The band program has been filled with changes this year. Neal Titus became the new band director, along with Aaron Herman as assistant band director. Rehearsals became all virtual and the program is ever changing. 

“We’ve gone from the freedom of jam packing as many students as we can into a classroom to make a big band. Now, that’s impossible,” said Titus. 

When students do meet in person to rehearse, they are spaced fifteen feet away. Brass players cover their horns with bell covers, and each musician uses a mask with a hole in it to play their instrument. Since the order for PSD to return to virtual, the band has returned to rehearsals from home. Learning and rehearsing music is hard from home.

“It’s hard to feel like you have the music down when you’ve only played it with other people twice,” remarked Adam Gooch, a sophomore percussionist in the band. “For all I know, I could be playing all naturals in a run instead of flats and not really know it’s wrong.”

Not only have online rehearsals been a challenge, but with the constantly changing number of cases, future plans have been thrown up in the air. 

“In the band world, like we plan like eight months in advance, you know, and right now, we’re just, it just feels like we’re hanging on for dear life,” said Titus. “Sometimes that goal is just ever moving. And it’s hard.”

A constant goal for the band is always to learn and play new music, and each band has been working and practicing to achieve this. Although the marching band has not been learning a new show, they have been perfecting a song called “Jupiter.” Symphonic Band and Wind Ensembles are both learning new music, and the indoor season for Winter Guard is about to start. A new addition to the band this year is Winter Percussion Ensemble, an indoor show specifically designed for percussion members. 

This is Titus’s first year as band director, and he already loves Fossil and the community. 

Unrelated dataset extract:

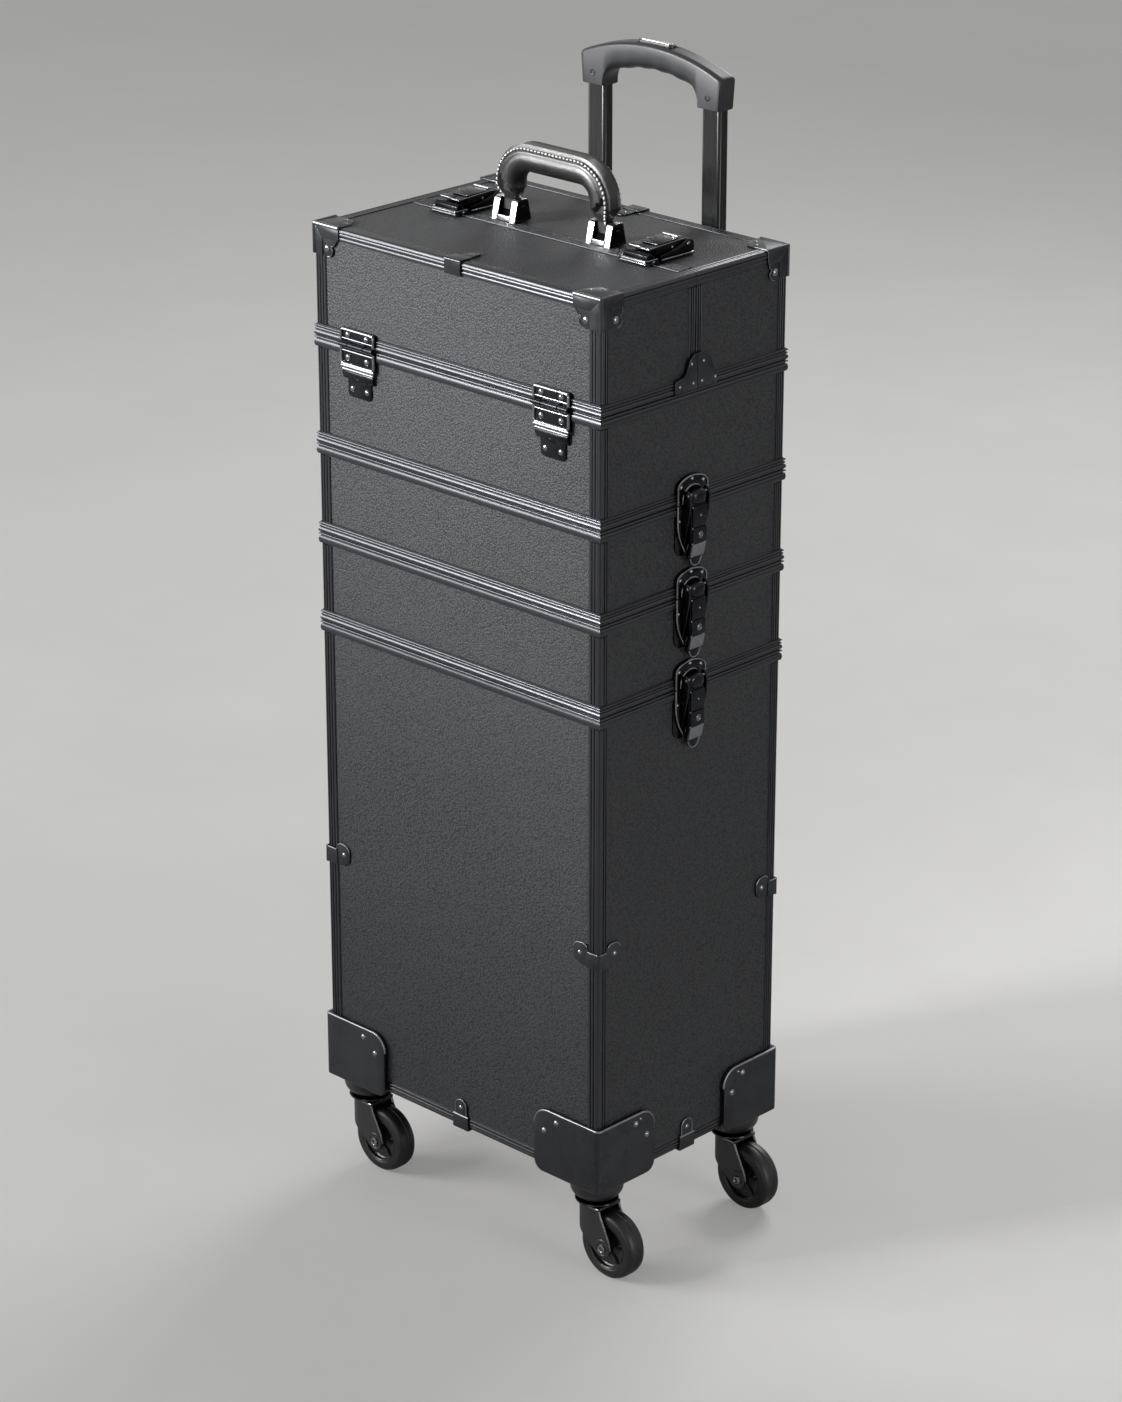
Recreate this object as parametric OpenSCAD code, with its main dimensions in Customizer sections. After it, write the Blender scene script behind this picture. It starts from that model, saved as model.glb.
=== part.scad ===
// Rolling storage case: a deep bin on four casters, two stacking trays and a
// top case with two lids, each framed in extrusions and clipped to the next.
// Millimetres, +Z up, floor at z = 0, front of the case toward -Y.

/* [Case] */
// Width of the case over its corner extrusions
case_w = 340; // [310:1:400]
// Depth of the case over its corner extrusions
case_d = 228; // [210:1:280]
// Height of the bottom bin
bin_h = 444; // [400:1:520]
// Height of each stacking tray
tray_h = 83; // [83:1:120]
// Height of the top case below its lids
top_h = 98; // [90:1:140]
// Height of the two lids
lid_h = 100; // [92:1:120]
// Running gap between the two lids
split_gap = 0.5; // [0.3:0.1:2]

/* [Boards and extrusions] */
// Thickness of the covered boards
board_t = 5; // [3:0.5:6]
// Thickness of the extrusion lips on both sides of a board
lip_t = 1.2; // [1:0.1:1.6]
// Thickness of the web between two boards that meet in an extrusion
web_t = 0.8; // [0.5:0.1:1.5]
// Width of a corner post seen from the front
post_front = 14; // [13:0.5:18]
// Width of a corner post seen from the side
post_side = 11; // [10.5:0.5:16]
// Height of the rim extrusion on each side of a seam
rim_h = 11; // [10.5:0.5:14]
// Distance that a rim stands proud of the posts
rim_proud = 1.5; // [1:0.1:2.5]
// Width of the edge extrusions of the lids, on both faces
edge_w = 12.5; // [11.5:0.5:16]
// Height of the edge extrusions at the foot of the bin
foot_edge = 11.5; // [11:0.5:14]
// Hairline gap where two extrusions meet
butt_gap = 0.06; // [0.04:0.01:0.1]
// Width of the extrusions along the split between the lids
split_w = 8.5; // [8:0.5:12]
// Radius of the outer corner of posts and edges
corner_r = 3; // [1.5:0.5:3.5]
// Depth of the decorative grooves along an extrusion
groove_deep = 0.6; // [0.3:0.1:0.9]
// Width of those grooves
groove_w = 1.1; // [0.6:0.1:1.4]
// Height of the tongue that locates one section on the next
tongue_h = 3.5; // [2:0.5:4]
// Thickness of that tongue
tongue_t = 2; // [1.5:0.1:2.4]
// Clearance round the tongue in its groove
tongue_gap = 0.4; // [0.3:0.1:0.6]

/* [Casters] */
// Height of the bin's underside above the floor
caster_h = 96; // [90:1:110]
// Radius of a caster wheel
wheel_r = 31; // [28:0.5:33]
// Width of a caster wheel
wheel_w = 20; // [16:1:26]
// Distance of the wheel's axle from the swivel axis
trail = 20; // [14:1:24]
// Radius of the fixed cup above the fork
cup_r = 24; // [21:0.5:26]
// Height of that cup
cup_h = 22; // [16:1:24]
// Diameter of the axle bolt
axle_d = 6; // [5:0.5:8]
// Diameter of the swivel pin
kingpin_d = 9; // [8:0.5:12]
// Radial running clearance of axles, pins and rollers
run_fit = 0.05; // [0.02:0.01:0.09]

/* [Corner brackets and clips] */
// Width of a bottom corner bracket seen from the front
bracket_w = 74; // [66:1:90]
// Width of a bottom corner bracket seen from the side
bracket_d = 68; // [60:1:84]
// Height of a bracket above the bin's underside
bracket_up = 58; // [50:1:70]
// Depth of a bracket's skirt below the bin's underside
bracket_down = 5; // [3:0.5:8]
// Distance that a bottom bracket's rolled plate stands proud
bracket_t = 4; // [2.5:0.5:5]
// Sheet thickness of corners and clips
sheet_t = 1.6; // [1.2:0.1:2]
// Width of a top corner seen from the front
cap_w = 31; // [28:1:40]
// Width of a top corner seen from the side
cap_d = 26; // [24:1:34]
// Height of a top corner
cap_h = 27; // [24:1:34]
// Width of the stepped plate at the foot of the split
fan_w = 27; // [24:1:34]
// Height of that plate above the seam
fan_h = 31; // [28:1:40]
// Height of the clips halfway up the bin's posts
clip_h = 24; // [18:1:34]
// Length of a clip's ears beyond the extrusion
ear = 16; // [12:1:20]

/* [Latches and hinges] */
// Width of a side latch's fixed plates
latch_w = 38; // [34:1:44]
// Width of a side latch's lever
lever_w = 20; // [18:1:22]
// Height of a side latch's catch plate above its seam
catch_up = 24.5; // [23:0.5:26]
// Length of a side latch's lever below its seam
lever_down = 56; // [50:1:56]
// Position of the side latches along Y
latch_y = -4; // [-14:1:14]
// Distance of the top latches from the sides of the case
top_latch_in = 58; // [52:1:70]
// Width of a top latch
top_latch_w = 36; // [32:1:38]
// Distance of the lid hinges from the sides of the case
hinge_in = 54; // [52:1:74]
// Width of a lid hinge
hinge_w = 42; // [36:1:46]
// Height of a hinge's upper leaf above the seam
leaf_up = 14.5; // [13:0.5:18]
// Distance from the seam down to the hinge's rolled step
leaf_down = 19.5; // [16:0.5:22]
// Height of the rolled step and of the tab below it
step_h = 12; // [9:0.5:14]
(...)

“First year of Fossil’s been great,” he said. “I love my classes. I even don’t mind driving from Denver every day, you know, like, I love the campus. I love our students.”

Titus says he focuses on developing a relationship with each student, and wishes he could spend more time with everyone. He wants each student to feel like they can come to him with anything. He ends every class by saying “If you haven’t heard it yet today, I love you all,” a message that many students need to hear during this difficult time. 

Music itself has been a constant for many members, and has helped them stay positive. 

“[Music] has helped me a lot because I listen to music constantly,” said Gooch. “That’s pretty much where all my mental stability comes from at the moment.”

Band is a lifeline for some members, something they can look forward to after a long day of tiring, virtual classes. 

“You get this real sense of we’re all in this together,” remarked Titus. “So, it’s, you know, it’s been an experience, but it’s been a really positive experience.”

Music is a way for students to escape and express themselves, while working towards a goal of becoming better musicians. 

“Music saves and continues to save,” said Titus. “I really feel like my embodiment in life is music.”

Even during this uncertain time, where plans can change in an instant, where cases continue to rise, when the world feels like it is coming to an end, one thing remains the same: the band plays on.